Diplomats say the North Koreans have canceled follow-up meetings, demanded more money and failed to maintain basic communications, even as the once-isolated regime’s engagements with China and South Korea flourish.
Meanwhile, a missile-engine testing facility that Trump said would be destroyed remains intact, and U.S. intelligence officials say Pyongyang is working to conceal key aspects of its nuclear program.
Never forget, the media played into this bullshit circus, raising the stakes and pretending this was a significant US summit (it was significant but only for North Korea, which the experts and non-experts outside the DC press noted at the time). But because of that, the failure is magnified.
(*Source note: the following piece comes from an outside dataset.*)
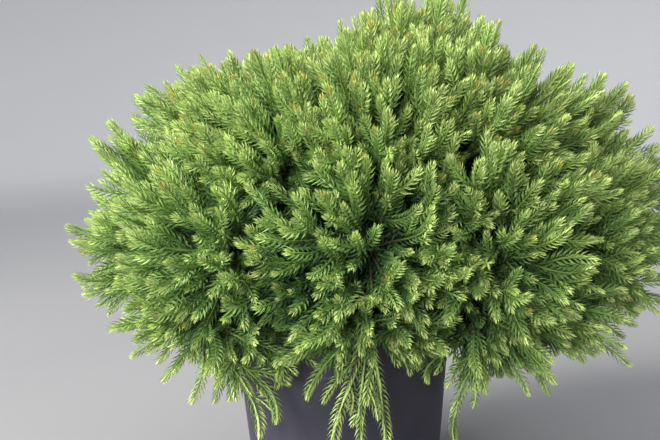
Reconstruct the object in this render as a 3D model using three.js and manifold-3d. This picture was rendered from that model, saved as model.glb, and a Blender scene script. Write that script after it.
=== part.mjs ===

What can you do to help? Remember that stenography is a different job than reporting.
Will Bunch/The Inquirer:
Not a president but he plays one on TV - why The 41 Percent stick with Trump
Of course, if you’re one of The 54 Percent — the Americans who actively oppose Trump — there is a good chance of electing a radically new House of Representatives for 2019 that will act decisively if special counsel Robert Mueller’s probe provides enough evidence for impeachment. But Republican senators and The 41 Percent won’t stand for Trump’s ultimate removal, and I’m not sure anyone is ready for the new brand of civil war that would be created by all of this.
The other possibility that could actually bring Trump’s support below 41 percent is also unspeakably grim and undesirable: A recession might demolish the argument that Trump is doing an “amazing” job (and which might come sooner than normal because of the recklessness of his trade wars), but it would also demolish a lot of undeserving hard-working American families. The other great uncertainty is war, which often boosts tyrants at first only to bring them low in the long run.
These fears are what keep most of us awake at night — but they don’t seem to resonate with The 41 Percent. Not when you can still sit around a sun-soaked picnic table in Michigan and cling to your image of the tall man at the podium. Especially if you put the sound on mute.